### Given problem
Filter the data below for the string "materials" and copy each matching line.

### Data extract
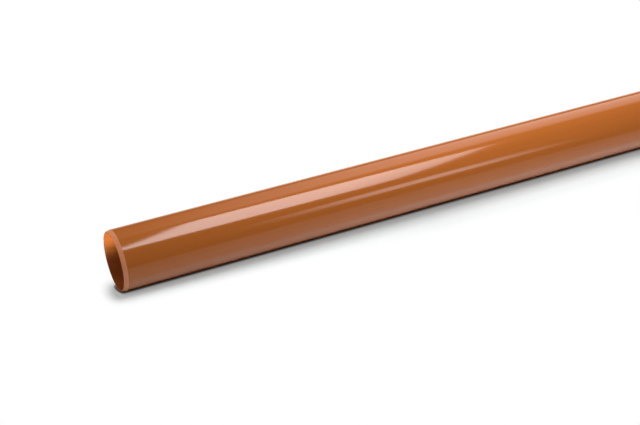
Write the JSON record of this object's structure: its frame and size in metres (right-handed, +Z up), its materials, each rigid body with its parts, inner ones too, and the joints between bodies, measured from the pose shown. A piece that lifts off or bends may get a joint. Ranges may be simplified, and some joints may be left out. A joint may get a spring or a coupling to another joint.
{
  "type": "plastic drain pipe",
  "caption": "Straight round terracotta plastic drain pipe lying on its side, with a thin even wall, a smooth full-length bore and square-cut plain ends chamfered outside to enter a socket.",
  "frame": {"origin": "on the axis of the bore, at mid-length", "axes": "+X along the bore and +Z up, with the pipe lying on its side; its lowest line is at Z = -0.055 m, and both ends are alike"},
  "size_m": [3, 0.11, 0.1096],
  "materials": {
    "terracotta_plastic": "gloss, as extruded"
  },
  "bodies": {
    "root": {"drain_pipe": "terracotta_plastic"}
  },
  "joints": []
}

### Reply
Write the JSON record of this object's structure: its frame and size in metres (right-handed, +Z up), its materials, each rigid body with its parts, inner ones too, and the joints between bodies, measured from the pose shown. A piece that lifts off or bends may get a joint. Ranges may be simplified, and some joints may be left out. A joint may get a spring or a coupling to another joint.
  "materials": {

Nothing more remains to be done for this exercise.